A recent 2,245 mile trip inspired benchmarking and generating this graph: Drive segments lines at 40, 60, and 80 mph intersect at zero with the charge curve. Limited to 3 hours (180 minutes) of driving Maximum 30 minutes of charging in 10, 20, and 30 minutes A horizontal line from one of the three speed lines to the charge curve gives the total minutes for one driving segment, the sum of driving time and charging time. For example, driving at 80 mph for an hour: -60 minutes to drive 80 mph +8 minutes to charge for that distance at that speed 60 + 8 = 68 minutes for that segment 80 mi * (60 / 68) = 70.6 mph equivalent speed combined driving and charging Driving at 80 mph for an hour with required charging, the block-to-block speed will at best be 70 mph or 70 / 80 = 87.5% of the EV driving speed. This leads to a more useful summary chart.
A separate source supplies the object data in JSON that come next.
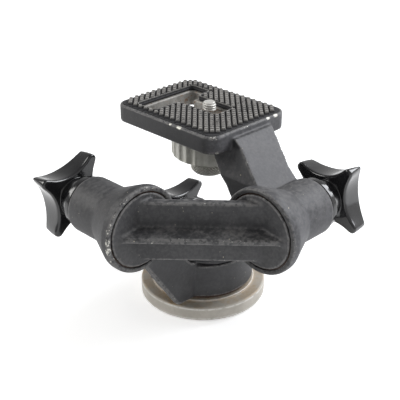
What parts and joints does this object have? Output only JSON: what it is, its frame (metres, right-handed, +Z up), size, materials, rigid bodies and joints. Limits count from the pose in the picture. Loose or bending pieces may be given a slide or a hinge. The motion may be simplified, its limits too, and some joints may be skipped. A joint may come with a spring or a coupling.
{
  "type": "three way pan tilt head",
  "caption": "Three way pan tilt head with two friction barrels at right angles, star knobs, a rubber-faced platform with a sliding camera screw, and a round base.",
  "frame": {"origin": "centre of the base's bottom face, on the pan axis", "axes": "+Z up the pan axis; +Y is the outward direction of the front tilt axis, towards its knob; +X is the outward direction of the side tilt axis"},
  "size_m": [0.1088, 0.1138, 0.0909],
  "materials": {
    "black_paint": "textured matt black paint, dusty and chipped at the edges",
    "bare_aluminium": "oxidised turned aluminium with brown stains",
    "steel": "turned steel",
    "brass": "turned brass",
    "nylon": "dark matt nylon",
    "rubber": "black toothed rubber, dusty",
    "knob_plastic": "glossy moulded black plastic",
    "plated_metal": "satin grey plated metal"
  },
  "bodies": {
    "root": {"base_disc": "bare_aluminium", "tripod_bush": "steel", "pan_spindle": "steel", "pan_wear_ring": "nylon", "spindle_washer": "steel", "spindle_nut": "steel"},
    "pan": {"lower_casting": "black_paint", "pan_cover_ring": "black_paint", "turret_cap": "black_paint", "pan_lock_bush": "brass", "front_seat_liner": "nylon", "front_pressure_washer": "steel"},
    "brake_shoe": {"pan_brake_shoe": "nylon"},
    "pan_knob": {"pan_lock_knob": "knob_plastic", "pan_lock_stud": "steel"},
    "link": {"cross_link": "black_paint", "front_draw_bolt": "steel", "side_draw_bolt": "steel"},
    "front_knob": {"front_tilt_knob": "knob_plastic", "front_knob_nut": "brass"},
    "platform": {"upper_casting": "black_paint", "platform_pad": "rubber", "side_seat_liner": "nylon", "side_pressure_washer": "steel"},
    "side_knob": {"side_tilt_knob": "knob_plastic", "side_knob_nut": "brass"},
    "slider": {"slot_slider": "steel", "slider_washer": "nylon"},
    "lock_wheel": {"camera_lock_wheel": "plated_metal"},
    "screw": {"camera_screw": "plated_metal", "camera_screw_knob": "plated_metal"}
  },
  "joints": [
    {"name": "pan", "type": "hinge", "parent": "root", "child": "pan", "pos_m": [0, 0, 0.01], "axis": [0, 0, 1], "continuous": true},
    {"name": "pan_lock", "type": "hinge", "parent": "pan", "child": "pan_knob", "pos_m": [0.0173, 0.0232, 0.0214], "axis": [0, 1, 0], "range_deg": [0, 270]},
    {"name": "pan_brake", "type": "slide", "parent": "pan", "child": "brake_shoe", "axis": [0, 1, 0], "range_m": [0, 0.00095]},
    {"name": "front_tilt", "type": "hinge", "parent": "pan", "child": "link", "pos_m": [-0.0498, -0.0142, 0.0561], "axis": [0, -1, 0], "range_deg": [-10, 90]},
    {"name": "front_lock", "type": "hinge", "parent": "pan", "child": "front_knob", "pos_m": [-0.0498, 0.0208, 0.0561], "axis": [0, 1, 0], "range_deg": [0, 270]},
    {"name": "side_tilt", "type": "hinge", "parent": "link", "child": "platform", "pos_m": [-0.0172, -0.0494, 0.0561], "axis": [1, 0, 0], "range_deg": [-7, 90]},
    {"name": "side_lock", "type": "hinge", "parent": "platform", "child": "side_knob", "pos_m": [0.0178, -0.0494, 0.0561], "axis": [1, 0, 0], "range_deg": [0, 270]},
    {"name": "screw_slide", "type": "slide", "parent": "platform", "child": "slider", "axis": [0, 1, 0], "range_m": [0, 0.018]},
    {"name": "wheel_turn", "type": "hinge", "parent": "slider", "child": "lock_wheel", "pos_m": [0.0125, 0.0084, 0.07], "axis": [0, 0, 1], "continuous": true},
    {"name": "screw_turn", "type": "hinge", "parent": "slider", "child": "screw", "pos_m": [0.0125, 0.0084, 0.06], "axis": [0, 0, 1], "continuous": true}
  ],
  "couplings": [
    {"joint": "pan_brake", "follows": "pan_lock", "m_per_rad": 0.00019894}
  ]
}
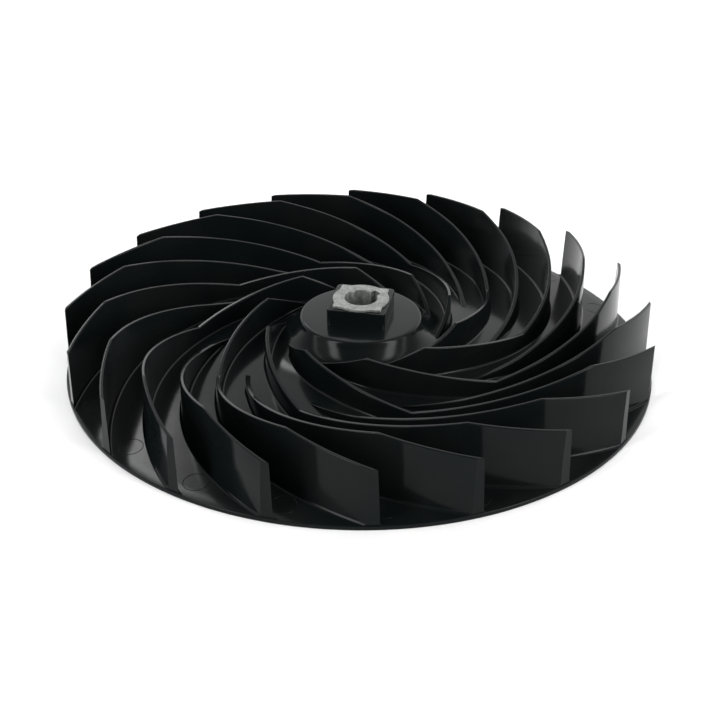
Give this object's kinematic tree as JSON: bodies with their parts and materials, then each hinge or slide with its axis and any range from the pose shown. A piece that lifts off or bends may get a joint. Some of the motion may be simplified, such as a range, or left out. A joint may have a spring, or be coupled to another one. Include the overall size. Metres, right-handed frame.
{
  "type": "centrifugal fan wheel",
  "caption": "Open backward-curved centrifugal fan wheel in black plastic with long and splitter blades and a moulded-in metal hub insert with a keyed bore.",
  "frame": {"origin": "on the shaft axis, in the plane of the plate's rim at the back", "axes": "+Z along the shaft axis towards the air inlet; the boss's flats face X and Y, and the bore's keyway points between +X and +Y"},
  "size_m": [0.18, 0.18, 0.022],
  "materials": {
    "impeller": "satin black, injection moulded",
    "hub_insert": "die-cast, light grey, fine grain"
  },
  "bodies": {
    "root": {"impeller": "impeller", "hub_insert": "hub_insert"}
  },
  "joints": []
}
Here is a chart of block-to-block, speed efficiency: 80 mph has the worst block-to-block speed efficiency, 80-87%. 60 mph is better, 84.5-90.5%. 40 mph is best, 100% within the 3 hour limit. Full Self Driving (FSD) does excellent night driving which is typically cooler and has minimum car traffic and mostly professional driven, tractor trailers. Leaving around midnight and driving for 12 hours, arrives around checkin time at a distance motel. Fortunately there are tractor trailer companies, especially moving vans, that limit their cruise speed to 65 mph. This suggests an optimal EV strategy: Get on Interstate in "Chill" mode at 60 mph When a truck passes at 65 mph, set "Chill" mode speed to 67 mph Stay in lane to follow truck Full Self Driving keeps a safe distance behind, not tailgating FSD nag keeps your eyes looking for any road debris to avoid Truck serves as camouflage so other traffic avoids tailgating Larger truck rear lights improves visibility to following traffic minimizes a rear end collision WARNING - have quality anti-rock film on windshield Charge at every charger on way for fastest block-to-block speed Add miles to next SuperCharger plus 30-40 mile reserve Exit and return segments can't be helped but frequent breaks are good for the human monitoring FSD at night. A lot of miles will be covered without a lot of fatigue and minimum risk. Bob Wilson
Correct but I have tricks: I follow trucks - the commercial driver sees further and higher than me. Truck rear lights in addition to mine FSD - cameras see better at night than humans. Nags - requires the driver to look out the windshield except for short glances Safe following distance - time enough to steer around debris These make night driving “less bad.” Bob Wilson
I use the same trick driving through tulie fog. The semi-rig is my battering ram. I've almost hit idiots dead stopped in the middle of the highway. I now slide behind a semi-rig; though we should've both pulled over to wait for the fog to lift or dissipate. I don't like pulling over, seen too many drunks plow into road crews in broad daylight under clear conditions.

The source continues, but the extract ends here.